Hendricks made weight for UFC 185, and beat Matt Brown, but at UFC 193 he was out of the fight, and the division. Dolce recently appeared on Ariel Helwani’s The MMA Hour, and discussed the fiasco.

“It was certainly a comedy of errors and most of it falls on Johny’s shoulders for coming into camp much too heavy as he once did,” said Dolce, as transcribed by Marc Raimondi for MMA Fighting. “That was kind of his M.O., feeling that he could get the weight off. But in your early 30s, you just can’t do that. With his body-fat percentage, you’re not able to get that weight off in a healthy manner. You really start to dehydrate the organs in the process. And I think that’s where his body started to shut down.”

“I was gutted for Johny. I was very sad for him. Number one, I was concerned about his health, which I’ve been concerned about a while knowing him and seeing the way he really mistreats his body in the offseason. He’s not a 19, 20-year-old kid wrestling at Oklahoma. He’s a 30-something-year-old man with three babies and one on the way. He cannot do the things that he once did to his body and get away with them. I think that finally caught up with him before this fight.”

However, Dolce does not think the solution is a forced move to middleweight.

“I wouldn’t say that first, simply because Johny is 5’8, 5’9 on his best day,” said Dolce said. “At 185, he’s fighting Rockhold and Weidman. That’s much more dangerous, getting hit in the head by Chris Weidman, I think, than Johny taking six months and truly dedicating himself to living a healthy lifestyle.”
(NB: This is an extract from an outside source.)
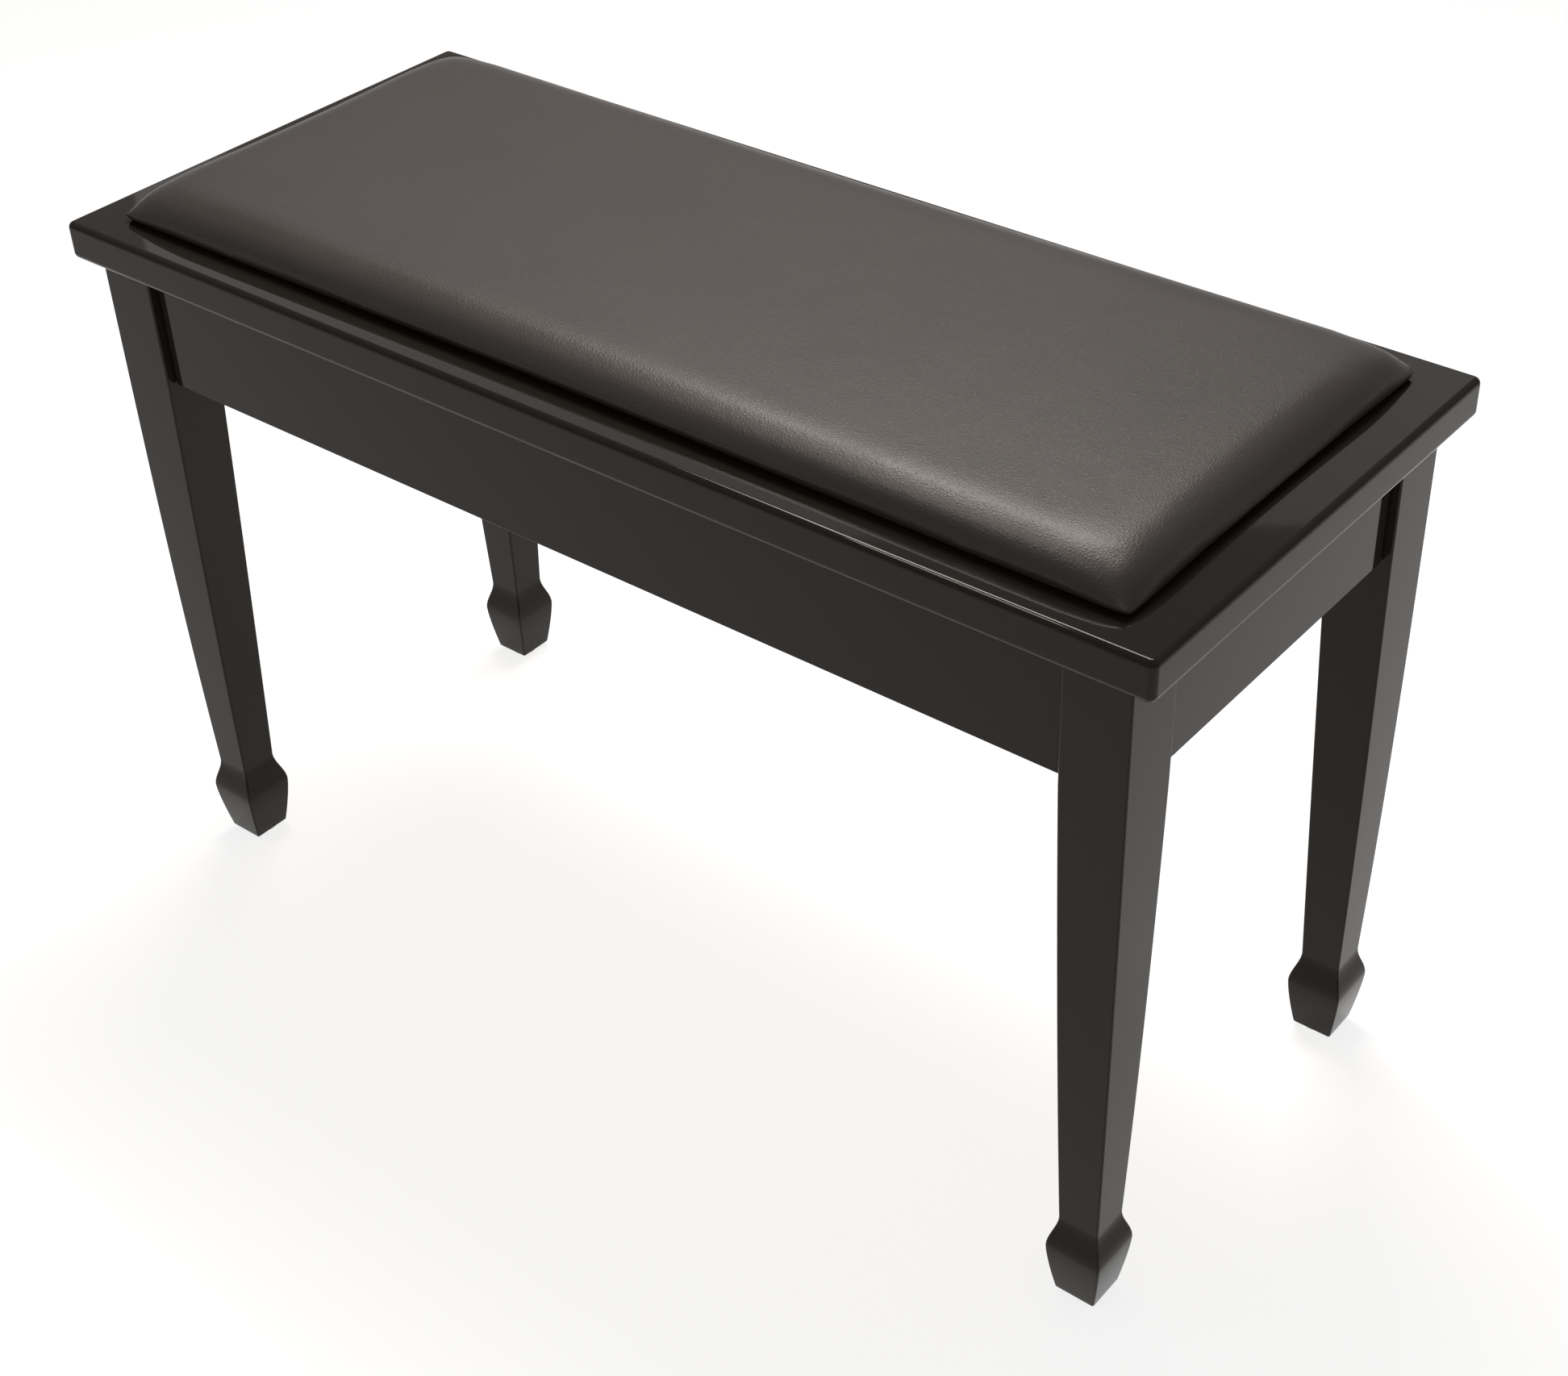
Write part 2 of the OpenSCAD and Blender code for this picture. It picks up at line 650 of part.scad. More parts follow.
// Cylinder along +X from x0 to x1
module bar(x0, x1, r) {
    translate([x0, 0, 0]) rotate([0, 90, 0]) cylinder(h = x1 - x0, r = r);
}
rail_screw_d = 2.4;
rail_screw_head = 4.6;
rail_screw_l = 10;
module rail_screw(c = 0) {
    screw(rail_screw_d, rail_screw_head, rail_screw_l, c);
}
module rail_screw_places() {
    for (t = [0.12, 0.5, 0.88])
        along(rail_angle) translate([end_in_x - rail_t, -mix(slot_in, slot_out, t), 0])
            rotate([0, 90, 0]) children();
}
module stay_rail() {
    slot_r = stud_d / 2 + slot_clear;
    color("silver")
    difference() {
        along(rail_angle) {
            difference() {
                translate([rail_x, -rail_out, -rail_w / 2]) cube([rail_d, rail_out - rail_in, rail_w]);
                translate([rail_x + rail_t, -rail_out - cut, -rail_w / 2 + rail_t])
                    cube([rail_d - 2 * rail_t, rail_out - rail_in + 2 * cut, rail_w - 2 * rail_t]);
                translate([rail_x - cut, -slot_out + slot_r, -slot_r])
                    cube([rail_t + 2 * cut, slot_out - slot_in - 2 * slot_r, 2 * slot_r]);
                for (s = [slot_in + slot_r, slot_out - slot_r])
                    translate([0, -s, 0]) bar(rail_x - cut, rail_x + rail_t + cut, slot_r);
            }
        }
        rail_screw_places() rail_screw(hole_clear);
    }
}
module stay_arm() {
    color("silver")
    at_pivot()
        difference() {
            union() {
                bar(arm_x, arm_x + arm_t, arm_w / 2);
                translate([arm_x, -stay_r, -arm_w / 2]) cube([arm_t, stay_r, arm_w]);
                translate([0, -stay_r, 0]) bar(arm_x, arm_x + arm_t, arm_w / 2);
            }
            bar(arm_x - cut, arm_x + arm_t + cut, stud_d / 2 + hole_clear);
            translate([0, -stay_r, 0]) bar(arm_x - cut, arm_x + arm_t + cut, stud_d / 2 + hole_clear);
        }
}
// Headed stud riveted to the end of the arm, its head runs inside the rail
module stay_slider() {
    color("silver")
    at_pivot() translate([0, -stay_r, 0]) {
        bar(arm_x - rivet_head_t, arm_x, rivet_head_d / 2);
        bar(arm_x - eps, end_in_x - rail_t - slider_head_gap, stud_d / 2);
        bar(arm_x + arm_t, rail_x - run_gap, rivet_head_d / 2);
        bar(rail_x + rail_t + slider_head_gap, end_in_x - rail_t - slider_head_gap, slider_head_d / 2);
    }
}
module stay_pivot() {
    color("silver")
    at_pivot() {
        bar(ear_x - rivet_head_t, ear_x, rivet_head_d / 2);
        bar(ear_x - eps, arm_x + arm_t + arm_gap - run_gap, stud_d / 2);
        bar(arm_x + arm_t + rivet_gap, arm_x + arm_t + arm_gap - run_gap, rivet_head_d / 2);
    }
}
module stay_bracket() {
    color("silver")
    difference() {
        translate([0, pivot_y, pivot_z]) {
            difference() {
                union() {
                    bar(ear_x, ear_x + ear_t, arm_w / 2);
                    translate([ear_x, -arm_w / 2, 0]) cube([ear_t, arm_w, lid_low - pivot_z]);
                    translate([ear_x - flange_w, -flange_l / 2, lid_low - ear_t - pivot_z])
                        cube([flange_w + ear_t, flange_l, ear_t]);
                }
                bar(ear_x - cut, ear_x + ear_t + cut, stud_d / 2 + hole_clear);
            }
        }
        bracket_screw_places() small_screw(hole_clear);
    }
}
module rail_screws() {
    color("silver") for (k = [0, 1]) mirror([k, 0, 0]) rail_screw_places() rail_screw();
}
module bracket_screws() {
    color("silver") bracket_screw_places() small_screw();
}
module stay_rail_left() { mirror([1, 0, 0]) stay_rail(); }
module stay_rail_right() { stay_rail(); }
module stay_bracket_left() { mirror([1, 0, 0]) stay_bracket(); }
module stay_bracket_right() { stay_bracket(); }
module stay_pivot_left() { mirror([1, 0, 0]) stay_pivot(); }
module stay_pivot_right() { stay_pivot(); }
module stay_arm_left() { mirror([1, 0, 0]) stay_arm(); }
module stay_arm_right() { stay_arm(); }
module stay_slider_left() { mirror([1, 0, 0]) stay_slider(); }
module stay_slider_right() { stay_slider(); }

// ---------------------------------------------------------------- felts and glides
module lid_felts() {
    color("dimgray")
        for (sx = [-1, 1])
            translate([sx * (leg_x - leg_w / 2), -leg_y + leg_w / 2, rail_top])
                cylinder(h = lid_gap, r = felt_d / 2);
}
nail_head_d = 6;
nail_head_t = 1;
nail_d = 2.4;
nail_l = 16;
nail_in = 0.8;
// Centre of a foot on the floor
module glide_place() {
    translate([-leg_x + ankle_mid, -leg_y + ankle_mid, 0]) children();
}
module glide_nail(c = 0) {
    translate([0, 0, nail_in]) {
        cylinder(h = nail_head_t + c, r = nail_head_d / 2 + c);
        cylinder(h = nail_l + c, r = nail_d / 2 + c);
    }
}
module foot_glides() {
    color("ivory")
        each_corner() glide_place()
            difference() {
                cylinder(h = glide_t, r = glide_d / 2);
                glide_nail(hole_clear);
                translate([0, 0, -cut]) cylinder(h = nail_in + cut + eps, r = nail_head_d / 2 + hole_clear);
            }
}
module glide_nails() {
    color("silver") each_corner() glide_place() glide_nail();
}

lid_panel();
pad_board();
seat_foam();
seat_cover();
pad_screws();
apron_front();
apron_rear();
apron_left();
apron_right();
leg_front_left();
leg_front_right();
leg_rear_left();
leg_rear_right();
corner_block_front_left();
corner_block_front_right();
corner_block_rear_left();
corner_block_rear_right();
corner_block_screws();
hanger_bolts();
bolt_washers();
wing_nuts();
cleat_front();
cleat_rear();
cleat_left();
cleat_right();
floor_panel();
floor_screws();
hinge_leaf_lid();
hinge_leaf_apron();
hinge_pin();
hinge_screws_lid();
hinge_screws_apron();
stay_rail_left();
stay_rail_right();
rail_screws();
stay_bracket_left();
stay_bracket_right();
bracket_screws();
stay_pivot_left();
stay_pivot_right();
stay_arm_left();
stay_arm_right();
stay_slider_left();
stay_slider_right();
lid_felts();
foot_glides();
glide_nails();
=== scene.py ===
# %% [markdown]
# # A lacquered piano bench
# The bench is a long lacquered box on four tapered legs, with a padded lid that
# opens on a hinge along its back edge. The solids come from the CAD model and set
# every size and joint. This lesson dresses them: the lid, aprons and legs get eased
# edges that catch the light, the pad gets its stuffing, and each surface gets a finish.

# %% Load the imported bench
import json
import math

import bmesh
import bpy
from mathutils import Matrix, Vector


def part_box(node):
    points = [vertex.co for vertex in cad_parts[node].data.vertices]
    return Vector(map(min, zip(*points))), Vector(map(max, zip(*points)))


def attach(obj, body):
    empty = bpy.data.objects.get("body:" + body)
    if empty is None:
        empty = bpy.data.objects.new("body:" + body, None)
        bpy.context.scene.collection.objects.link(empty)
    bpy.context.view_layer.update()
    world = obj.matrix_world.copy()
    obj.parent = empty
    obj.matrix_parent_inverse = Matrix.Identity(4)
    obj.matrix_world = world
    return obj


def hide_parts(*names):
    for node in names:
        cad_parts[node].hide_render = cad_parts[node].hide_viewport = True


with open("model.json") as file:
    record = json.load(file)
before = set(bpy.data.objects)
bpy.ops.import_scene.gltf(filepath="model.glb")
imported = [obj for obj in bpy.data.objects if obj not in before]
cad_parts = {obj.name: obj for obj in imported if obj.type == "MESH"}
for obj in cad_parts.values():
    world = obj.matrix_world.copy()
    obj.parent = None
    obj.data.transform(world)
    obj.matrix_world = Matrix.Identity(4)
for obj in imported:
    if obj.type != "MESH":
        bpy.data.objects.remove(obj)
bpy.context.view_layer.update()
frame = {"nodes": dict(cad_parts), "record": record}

scene = bpy.context.scene

# %% [markdown]
# ## Camera
# A camera looks down its own -Z, so its place is easiest to give by three angles:
# how far it is walked round the bench, how high it is lifted, and a slight lean of
# the hand that held it. The lens is short, which is why the near foot looks long.
# The shift slides the picture on the sensor without turning the camera.

# %% Place the camera
walked_round = math.radians(38.65)
lifted = math.radians(38.06)
leaned = math.radians(-1.42)

away = Vector((math.sin(walked_round) * math.cos(lifted),
               -math.cos(walked_round) * math.cos(lifted), math.sin(lifted)))
level = Vector((math.cos(walked_round), math.sin(walked_round), 0))
upward = away.cross(level)
side = math.cos(leaned) * level + math.sin(leaned) * upward
top = math.cos(leaned) * upward - math.sin(leaned) * level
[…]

“This is more important than sport. It’s more important than Johny Hendricks’ career. Johny has a much longer life to live after this sport and he needs to do the things that are in his best interest and the best interest of his health. And that’s getting his lifestyle in order. He needs to start cleaning up his diet, his lifestyle and living a much healthier existence. Then, he can think about fighting at 170 again.”